MIDDLETOWN – The Township Committee is urging the state Council on Affordable Housing (COAH) to continue regulations that allow the transfer of affordable housing obligations between municipalities.
COAH will meet Dec. 17 to discuss the state’s affordable housing regulations, including the issue of Regional Contribution Agreements and their possible discontinuance.
Therefore, at the Dec. 3 meeting the committee passed a resolution unanimously stating its opinion on the benefits that RCAs offer.
In the resolution, the committee lists four recommendations that will be sent
to COAH.
The first urges the state Legislature “to preserve regional contribution agreements as a technique available to address the need for affordable housing.”
Mayor Gerard Scharfenberger explained the township’s position. “Everyone needs to understand that ending RCAs from a municipal standpoint would be devastating,” Scharfenberger said. “If we put all of our affordable housing commitments here, you would not see a blade of grass left in Middletown.”
An RCA is an agreement between two towns in which one town pays another town to assume a portion of its affordablehousing obligation, which is mandated by COAH.
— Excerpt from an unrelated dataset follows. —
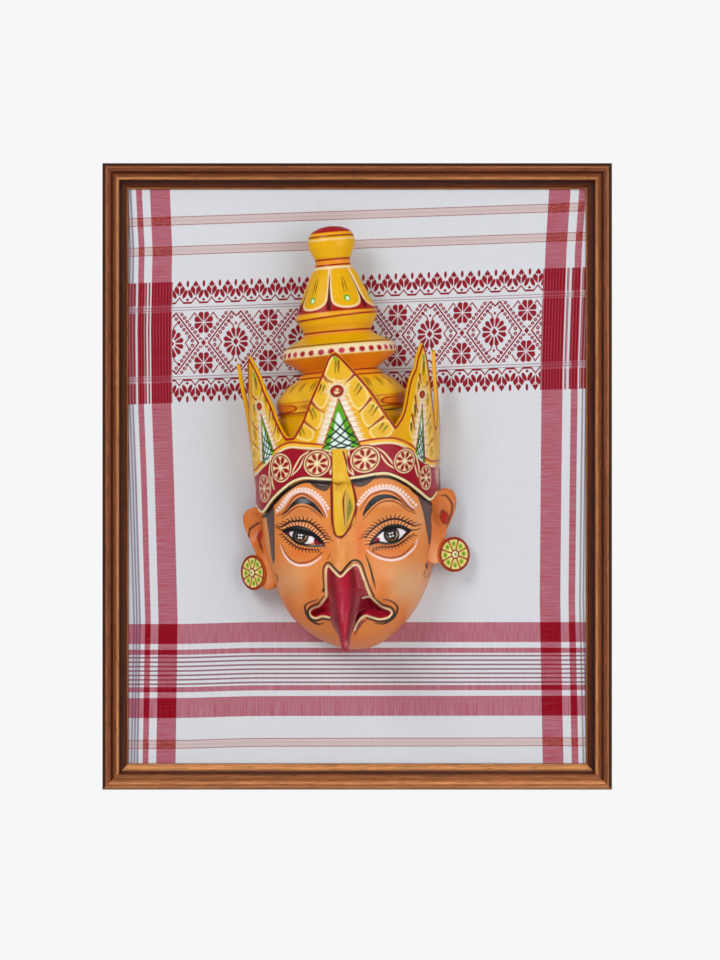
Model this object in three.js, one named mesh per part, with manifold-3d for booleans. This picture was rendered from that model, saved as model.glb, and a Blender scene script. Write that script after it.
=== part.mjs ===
// A painted bird-man mask from Majuli, hung on a woven gamosa cloth in a moulded wooden frame.
// Millimetres, +Z up. The wall is the plane y = 0 and the front looks along -Y.
// The origin is on the back of the top rail, at its middle, where the frame hangs.

import * as THREE from "three";
import { mergeVertices } from "three/addons/utils/BufferGeometryUtils.js";
import Module from "manifold-3d";

const wasm = await Module();
wasm.setup();

// Frame, board and cloth
const frameWidth = 610;
const frameHeight = 750;
const railWidth = 31.2;
const hangDrop = 15.5; // from the frame's top edge down to the hanging point
const rebateWidth = 7;
const rebateDepth = 9;
const fitGap = 0.3; // left between pieces that touch
const clothWidth = 557;
const clothThickness = 0.7;
const turnedMargin = 28; // cloth folded behind the board at the top and the bottom
const boardSideRoom = 1;

// Mask. It is drawn upright: x across, z up from the middle of the face, depth out from the cloth.
const maskAxis = { x: -2, z: -458.6 }; // where that middle hangs
const maskScale = 0.987; // from the drawing to the real mask
const faceMiddle = { x: -14.4, z: -458.6 }; // the painted face sits left of the axis
const roll = THREE.MathUtils.degToRad(4); // the top leans left
const leanFace = 0.165; // sideways turn of the face, per unit of depth
const leanCrown = 0.05;
const chinDrop = 109.5;
const cheekHeight = 36; // where the egg of the lower face begins
const browTop = 88;
const cheekHalfWidth = 102.6;
const cheekDepth = 106;
const wallThickness = 6;
const sideShare = 0.22; // share of the depth that runs straight back to the cloth
const roundness = 2.2; // 2 is an ellipse, more is squarer

// Height, half width and depth of the head from the cheeks to its flat top
const headSections = [
  [cheekHeight, cheekHalfWidth, cheekDepth],
  [72, 104.6, 110],
  [105, 104.6, 112],
  [144, 97, 110],
  [176, 84, 104],
];

// Soft forms of the face: across and up from its middle, half width, half height, rise
const faceForms = [
  { name: "left socket", at: [-53, 33], size: [31, 21], rise: -8 },
  { name: "right socket", at: [55, 34], size: [31, 21], rise: -8 },
  { name: "left eyeball", at: [-53, 29], size: [21, 13], rise: 10 },
  { name: "right eyeball", at: [55, 30], size: [21, 13], rise: 10 },
  { name: "left brow", at: [-53, 64], size: [30, 10], rise: 4 },
  { name: "right brow", at: [55, 66], size: [30, 10], rise: 4 },
  { name: "nose bridge", at: [-5, 8], size: [15, 36], rise: 9 },
  { name: "muzzle", at: [0, -46], size: [46, 30], rise: 8 },
  { name: "left cheek", at: [-58, -24], size: [22, 18], rise: 4 },
  { name: "right cheek", at: [60, -22], size: [22, 18], rise: 4 },
  { name: "left mouth corner", at: [-31, -59], size: [11, 8], rise: -15 },
  { name: "right mouth corner", at: [36, -57], size: [19, 10], rise: -15 },
  { name: "left lip", at: [-45, -60], size: [8, 12], rise: 4 },
  { name: "right lip", at: [60, -58], size: [8, 12], rise: 4 },
  { name: "chin", at: [3, -90], size: [22, 12], rise: 4 },
];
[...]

Under an RCA, a sending community may transfer up to half of its share of affordable housing units to a receiving community as long as it is within the same housing region.
Middletown currently has RCAs with Long Branch, Red Bank and Asbury Park.
Middletown has used RCAs more than any municipality, sending $12.1 million to other municipalities to handle 649 of its affordable housing credits that would otherwise have been built in the township.
Currently there is a proposed 10-point plan led by state Assembly speaker Joseph Roberts (D-Camden) that would eliminate RCAs.
According to the plan, by “allowing a municipality to cut its affordable-housing obligation in half, RCAs make it challenging and sometimes impossible for working New Jerseyans with modest incomes to live in the suburban communities where they work.”
The plan states that RCAs lead to concentrated poverty and that they are bad public policy and should be eliminated.
“But they should not be abolished in a vacuum,” the plan states. “Municipalities currently relying on RCA funds from sending communities will need to make up for the lost revenue. The state has an obligation to provide this substitute funding and to work with mayors and affordable housing advocates to make this a reality.”
The New Jersey Regional Coalition, an affordable housing advocacy group, was scheduled to address the state Assembly Monday to voice their agreement with Roberts’ plan.
Scharfenberger has a different perspective.
“RCAs are an effective tool to provide affordable housing in nearby areas,” Scharfenberger said. “A lot of them have infrastructures that are very suitable for affordable housing.”
RCAs are under scrutiny as a result of a legal challenge filed in the Appellate Division of state Superior Court. The court decided on Aug. 15 that RCAs which would allow Colts Neck Township to transfer its affordable housing obligation to the city of Long Branch did not comply with state affordable housing policy, according to an attorney with the nonprofit law firm that challenged the agreement.
The second part of the resolution to be submitted by the Township Committee states that Middletown is “urging COAH not to raise the cost of RCAs.”
“The cost of RCAs is, I believe to be $35,000,” Scharfenberger said. “They want to raise the price to $55,000 or even $100,000 dollars. This is coming straight out of the taxpayers’ pockets.”
The final two points listed in the resolution urge COAH “to adopt reasonable policies on inclusionary zoning” and “to conduct a study to evaluate the extent to which handicapped housing should be handicapped-accessible.”
Inclusionary zoning refers to planning ordinances that require that a given share of new construction be affordable to people with low to moderate incomes.
Middletown wants COAH to not radically change the regulations.
Handicapped housing regulations are also something that Middletown wants COAH to look into more thoroughly to make sure that the housing units are accessible.
But it was the first two points that Scharfenberger spoke about the most.
“This is another move by Trenton that is going to have a detrimental effect on local municipalities,” Scharfenberger said. “We have to deal with their unfunded mandates every year; they’ve raised library spending by almost half a million dollars, and now they want to take away RCAs and raise the price; it’s just ridiculous.”
Scharfenberger said that RCAs are a viable tool for a municipality like Middletown and that the statements in the resolution are not made to get out of the affordable housings obligations.
He said that it makes sense from a fiscal and environmental aspect to use RCAs, and that officials of other municipalities he has spoken to agree.
“I know the League of Municipalities is speaking to other towns and they feel the same way,” Scharfenberger said. “It’s forced urbanization. It forces us to build like there is no tomorrow. The arbitrary obligations that they give us are something that everybody should be really upset about.”